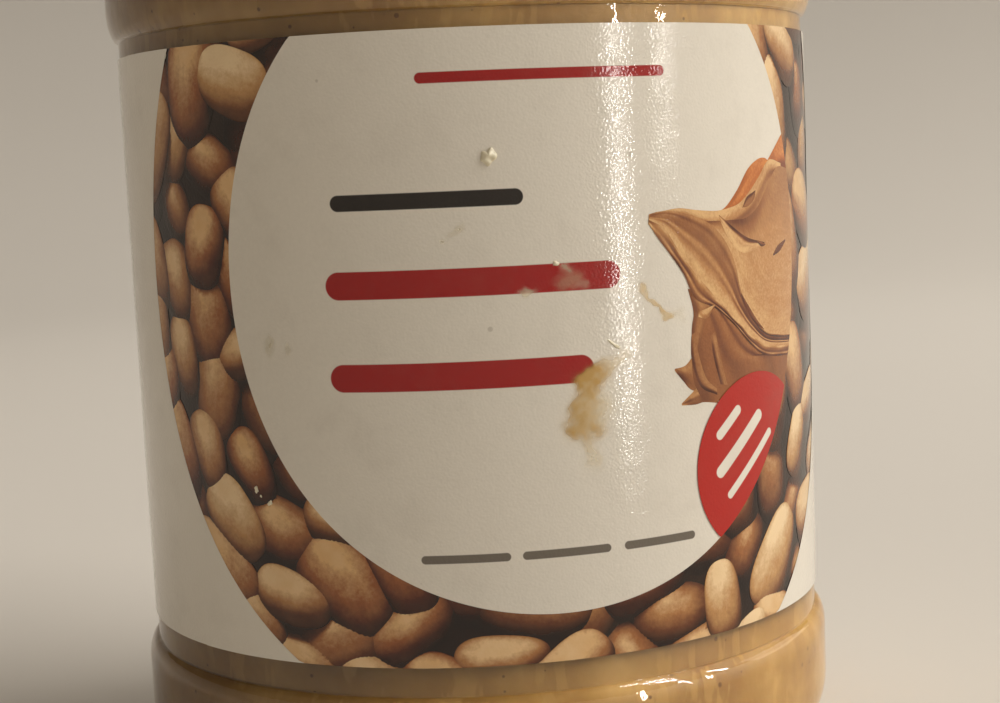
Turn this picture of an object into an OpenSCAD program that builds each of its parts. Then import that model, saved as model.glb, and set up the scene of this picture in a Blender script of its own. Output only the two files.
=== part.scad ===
// Peanut butter jar: a clear blown jar, its contents, a wrap-around label and a screw cap.
// Millimetres, +Z up, origin at the centre of the foot, front of the label towards -Y.

/* [Jar body] */
// Widest diameter, over the two rounded bumper bands
bump_d = 76; // [75:0.5:80]
// Outer diameter of the recessed band that carries the label
panel_d = 73.8; // [70:0.1:75]
// Side wall thickness
wall = 0.8; // [0.5:0.1:1.2]
// Floor thickness
floor_t = 1.2; // [0.8:0.1:2]
// Radius that rounds the heel at the foot and the shoulder under the neck
heel_r = 8.4; // [6:0.1:10]
// How far the middle of the base is pushed up inside the foot ring
push_up = 3; // [1:0.5:5]
// Width of the flat ring that the jar stands on
foot_w = 2.6; // [1:0.1:4]

/* [Heights] */
// Height where the lower bumper steps in to the label band
panel_bottom = 15.8; // [14:0.1:18]
// Length of the label band between the two bumpers
panel_h = 64; // [60:0.5:70]
// Height over which the lower bumper swells out from the label band
lower_swell_h = 2.2; // [1.5:0.1:3]
// Height over which the upper bumper swells out from the label band
upper_swell_h = 3.2; // [2:0.1:4]
// Straight height of the upper bumper above its swell
upper_band_h = 7; // [4:0.1:12]
// Height of the neck above the shoulder
neck_h = 15; // [15:0.5:18]
// How far the contents stop below the rim
headspace = 6.5; // [4:0.5:10]

/* [Neck and thread] */
// Outer diameter of the neck between the threads
neck_d = 67.2; // [64:0.1:68]
// Wall thickness of the neck
neck_wall = 1.3; // [1:0.1:1.8]
// Depth of the thread on the neck and in the cap
thread_depth = 0.9; // [0.6:0.1:1]
// Rise of the thread in one turn
thread_pitch = 4.2; // [4:0.1:4.5]
// Number of turns of thread
thread_turns = 1.25; // [1:0.05:1.3]

/* [Label] */
// Height of the label
label_h = 59.2; // [50:0.1:60]
// Height of the label's lower edge above the foot
label_bottom = 18.8; // [18.2:0.1:20]
// Thickness of the label
label_t = 0.16; // [0.1:0.01:0.3]
// Width of the strip where the label's ends overlap at the back
overlap_w = 8; // [4:1:15]

/* [Cap] */
// Outer diameter over the smooth skirt
cap_d = 72.6; // [72.2:0.1:74]
// Wall thickness of the skirt
cap_wall = 1.2; // [1:0.1:1.3]
// Thickness of the cap's top
cap_top_t = 1.6; // [1.2:0.1:2.5]
// Height of the cap's skirt below the rim
skirt_h = 11.8; // [11:0.1:12]
// Number of grip ribs round the skirt
rib_count = 90; // [60:1:120]
// How far the ribs stand out
rib_depth = 0.45; // [0.2:0.05:0.6]

/* [Hidden] */
$fn = 96;

bump_r = bump_d / 2;
panel_r = panel_d / 2;
neck_r = neck_d / 2;
cap_r = cap_d / 2;
foot_r = bump_r - heel_r - foot_w; // inner edge of the foot ring
panel_top = panel_bottom + panel_h;
shoulder_z = panel_top + upper_swell_h + upper_band_h; // where the shoulder starts to turn in
shoulder_turn = acos(1 - (bump_r - neck_r) / heel_r); // angle through which it turns
neck_z = shoulder_z + heel_r * sin(shoulder_turn); // root of the neck
rim_z = neck_z + neck_h;
fill_z = rim_z - headspace;

bead_out = 1.5; // the transfer bead below the cap stands out this far from the neck
bead_z = neck_z + 1.2; // its lower edge
bead_h = 1.3; // its height
lip_r = 0.6; // radius of the rim's rounded edges

fit_gap = 0.05; // the contents and the label keep this far off the wall
thread_w = 1.7; // width of the thread at its root
thread_crest = 0.7; // width of the thread at its crest
thread_z = rim_z - 2.6; // height of the thread's upper end
thread_sink = 0.3; // how far a thread's root is sunk in the wall it grows from
thread_rings = 60; // sections along a thread
thread_fade = 0.12; // share of a thread's length over which each end grows out of the wall
cap_round = 1.8; // radius round the cap's top edge
panel_dip = 0.5; // depth of the shallow recess in the cap's top
rib_z = 1.6; // smooth band under the ribs
rib_top_gap = 2.6; // smooth band above the ribs
arc_n = 10; // points along each rounded stretch

// Points of an arc round [cx, cz] from angle a0 to angle a1
function arc(cx, cz, r, a0, a1, n = arc_n) =
    [for (i = [0:n]) let (a = a0 + (a1 - a0) * i / n) [cx + r * cos(a), cz + r * sin(a)]];

// Quarter ellipse from a wall corner [r0, z0] out to [r1, z1], where it runs straight up or down
function swell(r0, z0, r1, z1, n = arc_n) =
    [for (i = [0:n]) let (a = 90 * i / n) [r0 + (r1 - r0) * sin(a), z0 + (z1 - z0) * (1 - cos(a))]];

function reversed(points) = [for (i = [len(points) - 1:-1:0]) points[i]];

// The pushed-up base from the axis out to the foot ring, lifted by t: a parabola
function dome(t, n = arc_n) =
    [for (i = [0:n]) let (r = foot_r * i / n) [r, t + push_up * (1 - pow(i / n, 2))]];

// The jar's side from the base's centre up to the neck's root, taken in by w and up by t
function side(w, t) = concat(
    dome(t),
    arc(bump_r - heel_r, heel_r, heel_r - max(w, t), -90, 0),
    reversed(swell(panel_r - w, panel_bottom, bump_r - w, panel_bottom - lower_swell_h)),
    swell(panel_r - w, panel_top, bump_r - w, panel_top + upper_swell_h),
    arc(bump_r - heel_r, shoulder_z, heel_r - w, 0, shoulder_turn));

// The neck's outside from its root to the rim, with the transfer bead and a rounded lip
function neck_outside() = concat(
    [[neck_r, bead_z], [neck_r + bead_out, bead_z + 0.3], [neck_r + bead_out, bead_z + bead_h - 0.3],
     [neck_r, bead_z + bead_h]],
    arc(neck_r - lip_r, rim_z - lip_r, lip_r, 0, 90));

// The inside of the neck up to the height z, taken in by a further gap g
function neck_inside(z, g) = [[neck_r - neck_wall - g, neck_z + 1], [neck_r - neck_wall - g, z]];

// Corners of the thread's section at the share t of its length: a trapezoid from the root radius
// to the crest radius, which grows out of the wall at both ends of the thread
function thread_section(root, crest, top, t) =
    let (
        a = 360 * thread_turns * t,
        z = top - thread_pitch * thread_turns * (1 - t),
        grown = min(1, t / thread_fade, (1 - t) / thread_fade),
        reach = root + (crest - root) * max(grown, 0.05))
    [for (c = [[root, -thread_w / 2], [reach, -thread_crest / 2],
               [reach, thread_crest / 2], [root, thread_w / 2]])
        [c[0] * cos(a), c[0] * sin(a), z + c[1]]];

// A right-hand ridge that climbs round the axis to the height top. The faces are wound for a
// crest outside the root, and turned about for one inside it.
module thread(root, crest, top) {
    points = [for (i = [0:thread_rings]) each thread_section(root, crest, top, i / thread_rings)];
    last = 4 * thread_rings;
    sides = [for (i = [0:thread_rings - 1], k = [0:3]) let (j = 4 * i, m = (k + 1) % 4)
        [j + k, j + m, j + 4 + m, j + 4 + k]];
    faces = concat(sides, [[3, 2, 1, 0], [last, last + 1, last + 2, last + 3]]);
    polyhedron(points, crest > root ? faces : [for (f = faces) reversed(f)], convexity = 8);
}

// Clear jar: one closed outline turned round the axis, and the thread on its neck
module jar() {
    color("#d9d2c0", 0.35) {
        rotate_extrude()
            polygon(concat(
                side(0, 0),
                neck_outside(),
                reversed(neck_inside(rim_z, 0)),
                reversed(side(wall, floor_t))));
        thread(neck_r - thread_sink, neck_r + thread_depth, thread_z);
    }
}

// Contents: fill the jar up to the level fill_z
module peanut_butter() {
    color("#b07a3c")
        rotate_extrude()
            polygon(concat(
                side(wall + fit_gap, floor_t + fit_gap),
                neck_inside(fill_z, fit_gap),
                [[0, fill_z]]));
}

// Label: a thin sleeve round the panel, doubled where its ends overlap at the back
module label() {
    inner_r = panel_r + fit_gap;
    outer_r = inner_r + label_t;
    overlap = overlap_w / outer_r * 180 / PI; // angle of the overlap, centred on the back
    sink = label_t / 2; // the overlap's outer layer is drawn from inside the inner one
    color("#efe9dc")
        translate([0, 0, label_bottom]) {
            rotate_extrude()
                translate([inner_r, 0]) square([label_t, label_h]);
            rotate([0, 0, 90 - overlap / 2])
                rotate_extrude(angle = overlap)
                    translate([outer_r - sink, 0]) square([sink + label_t, label_h]);
        }
}

// A toothed outline: each rib has a flat crest and a flat root
module ribbed_disc(root, crest) {
    pitch = 360 / rib_count;
    polygon([for (i = [0:rib_count - 1], c = [[0, crest], [0.35, crest], [0.5, root], [0.85, root]])
        let (a = (i + c[0]) * pitch) [c[1] * cos(a), c[1] * sin(a)]]);
}

// Screw cap: a skirt and a top with a shallow recess, ribbed for grip, threaded inside
module cap() {
    top_z = rim_z + cap_top_t;
    skirt_z = rim_z - skirt_h;
    inner_r = cap_r - cap_wall;
    rim_w = 5; // width of the raised ring round the cap's top
    color("#b3392c") {
        rotate_extrude()
            polygon(concat(
                [[0, rim_z], [inner_r, rim_z], [inner_r, skirt_z], [cap_r, skirt_z]],
                arc(cap_r - cap_round, top_z - cap_round, cap_round, 0, 90),
                [[cap_r - rim_w, top_z], [cap_r - rim_w - panel_dip, top_z - panel_dip],
                 [0, top_z - panel_dip]]));
        translate([0, 0, skirt_z + rib_z])
            linear_extrude(top_z - rib_top_gap - skirt_z - rib_z)
                difference() {
                    ribbed_disc(cap_r - 0.1, cap_r + rib_depth);
                    circle(r = cap_r - cap_wall / 2);
                }
        thread(inner_r + thread_sink, inner_r - thread_depth, thread_z - thread_pitch / 2);
    }
}

jar();
peanut_butter();
label();
cap();
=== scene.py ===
"""The looks of a jar of peanut butter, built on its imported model.

Lengths are in millimetres, with the origin at the centre of the jar's foot, +Z up and the middle of
the label's print towards -Y. They become metres where points go into a mesh.
"""

import logging
import math
from dataclasses import dataclass, field
from enum import Enum
from typing import Any, Sequence

import bpy
import numpy as np
from mathutils import Matrix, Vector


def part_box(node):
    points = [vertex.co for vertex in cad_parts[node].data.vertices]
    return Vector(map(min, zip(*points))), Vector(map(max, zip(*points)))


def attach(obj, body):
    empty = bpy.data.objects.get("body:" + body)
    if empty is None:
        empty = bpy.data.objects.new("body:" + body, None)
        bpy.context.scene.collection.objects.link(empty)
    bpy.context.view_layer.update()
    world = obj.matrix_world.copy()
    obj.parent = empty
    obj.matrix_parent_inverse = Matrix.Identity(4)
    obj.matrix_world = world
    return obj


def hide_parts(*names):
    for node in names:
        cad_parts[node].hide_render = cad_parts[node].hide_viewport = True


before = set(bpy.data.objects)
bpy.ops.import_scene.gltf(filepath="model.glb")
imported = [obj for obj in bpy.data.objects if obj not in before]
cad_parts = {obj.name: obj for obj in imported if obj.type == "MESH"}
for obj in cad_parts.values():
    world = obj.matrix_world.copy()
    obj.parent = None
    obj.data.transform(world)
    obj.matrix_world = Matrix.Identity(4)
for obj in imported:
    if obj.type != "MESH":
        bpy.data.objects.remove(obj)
log = logging.getLogger("jar")

Colour = tuple[float, float, float, float]
Point = tuple[float, float]

MM = 0.001  # metres in a millimetre
SAME_DECIMALS = 5  # points that agree to this many decimals of a millimetre are one
NO_AREA = 1e-7  # square millimetres under which a face is left out
TINY = 1e-9  # keeps a division by a length of zero finite


def srgb(red: float, green: float, blue: float) -> Colour:
    """Turns a screen colour into the linear one that a shader takes.

    Args:
        red: red from 0 to 255.
        green: green from 0 to 255.
        blue: blue from 0 to 255.

    Returns:
        The colour with an alpha of 1.
    """
    share = np.array([red, green, blue]) / 255
    linear = np.where(share <= 0.04045, share / 12.92, ((share + 0.055) / 1.055) ** 2.4)
    return (*map(float, linear), 1.0)


# ---------------------------------------------------------------- surfaces


@dataclass
class Grid:
    """A surface on rows and columns of points.

    Columns that run to the right and rows that run up give a face that points at the viewer.

    Attributes:
        points: the places, rows x columns x 3.
        fields: values that the finish reads, rows x columns, or rows x columns x 3 for a place.
    """

    points: np.ndarray
    fields: dict[str, np.ndarray] = field(default_factory=dict)

    def faces(self) -> tuple[np.ndarray, np.ndarray, np.ndarray]:
        """Joins points that meet, at a seam or a pole, and lists the faces between the rest.

        Returns:
            The grid point behind each joined point, the corners of all faces in a row, and the
            number of corners of each face. A face with two corners at a pole is a triangle, and one
            with no area is left out.
        """
        flat = self.points.reshape(-1, 3)
        rounded = np.round(flat, SAME_DECIMALS) + 0.0
        _, first, joined = np.unique(rounded, axis=0, return_index=True, return_inverse=True)
        ids = joined.reshape(self.points.shape[:2])
        corners = [ids[:-1, :-1], ids[:-1, 1:], ids[1:, 1:], ids[1:, :-1]]
        quads = np.stack(corners, axis=-1).reshape(-1, 4)
        places = flat[first]
        across = places[quads[:, 2]] - places[quads[:, 0]]
        along = places[quads[:, 3]] - places[quads[:, 1]]
        quads = quads[np.linalg.norm(np.cross(across, along), axis=1) > NO_AREA]
        kept = quads != np.roll(quads, 1, axis=1)
        return first, quads[kept], kept.sum(axis=1)


def mesh_of(name: str, grids: Sequence[Grid], crease: float = 35.0) -> bpy.types.Mesh:
    """Puts grids side by side into one smooth mesh, in metres.

    Args:
        name: the mesh's name.
        grids: the surfaces. They hold the same fields.
        crease: edges that turn by more than this many degrees stay sharp.

    Returns:
        The mesh, with each field as an attribute on its points.
    """
    starts, places, corners, sizes = 0, [], [], []
    values: dict[str, list[np.ndarray]] = {key: [] for key in grids[0].fields}
    for grid in grids:
        first, loops, counts = grid.faces()
        used, loops = np.unique(loops, return_inverse=True)
        flat = grid.points.reshape(-1, 3)
        places.append(flat[first[used]])
        corners.append(loops.ravel() + starts)
        sizes.append(counts)
        for key, value in grid.fields.items():
            values[key].append(value.reshape(len(flat), -1)[first[used]])
        starts += len(used)
    points = np.vstack(places) * MM
    loops, counts = np.concatenate(corners), np.concatenate(sizes)
    mesh = bpy.data.meshes.new(name)
    mesh.vertices.add(len(points))
    mesh.vertices.foreach_set("co", points.astype(np.float32).ravel())
    mesh.loops.add(len(loops))
    mesh.loops.foreach_set("vertex_index", loops.astype(np.int32))
    mesh.polygons.add(len(counts))
    mesh.polygons.foreach_set("loop_start", (np.cumsum(counts) - counts).astype(np.int32))
    mesh.update(calc_edges=True)
    for key, parts in values.items():
        value = np.vstack(parts).astype(np.float32)
        place = value.shape[1] == 3
        layer = mesh.attributes.new(key, "FLOAT_VECTOR" if place else "FLOAT", "POINT")
        layer.data.foreach_set("vector" if place else "value", value.ravel())
    mesh.validate()
    mesh.set_sharp_from_angle(angle=math.radians(crease))
    return mesh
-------
Retype exactly, and only, the lines from the one containing "grip, threaded inside" through the one containing "obj.parent = empty", both included.

- **Result of this task**
// Screw cap: a skirt and a top with a shallow recess, ribbed for grip, threaded inside
module cap() {
    top_z = rim_z + cap_top_t;
    skirt_z = rim_z - skirt_h;
    inner_r = cap_r - cap_wall;
    rim_w = 5; // width of the raised ring round the cap's top
    color("#b3392c") {
        rotate_extrude()
            polygon(concat(
                [[0, rim_z], [inner_r, rim_z], [inner_r, skirt_z], [cap_r, skirt_z]],
                arc(cap_r - cap_round, top_z - cap_round, cap_round, 0, 90),
                [[cap_r - rim_w, top_z], [cap_r - rim_w - panel_dip, top_z - panel_dip],
                 [0, top_z - panel_dip]]));
        translate([0, 0, skirt_z + rib_z])
            linear_extrude(top_z - rib_top_gap - skirt_z - rib_z)
                difference() {
                    ribbed_disc(cap_r - 0.1, cap_r + rib_depth);
                    circle(r = cap_r - cap_wall / 2);
                }
        thread(inner_r + thread_sink, inner_r - thread_depth, thread_z - thread_pitch / 2);
    }
}

jar();
peanut_butter();
label();
cap();
=== scene.py ===
"""The looks of a jar of peanut butter, built on its imported model.

Lengths are in millimetres, with the origin at the centre of the jar's foot, +Z up and the middle of
the label's print towards -Y. They become metres where points go into a mesh.
"""

import logging
import math
from dataclasses import dataclass, field
from enum import Enum
from typing import Any, Sequence

import bpy
import numpy as np
from mathutils import Matrix, Vector


def part_box(node):
    points = [vertex.co for vertex in cad_parts[node].data.vertices]
    return Vector(map(min, zip(*points))), Vector(map(max, zip(*points)))


def attach(obj, body):
    empty = bpy.data.objects.get("body:" + body)
    if empty is None:
        empty = bpy.data.objects.new("body:" + body, None)
        bpy.context.scene.collection.objects.link(empty)
    bpy.context.view_layer.update()
    world = obj.matrix_world.copy()
    obj.parent = empty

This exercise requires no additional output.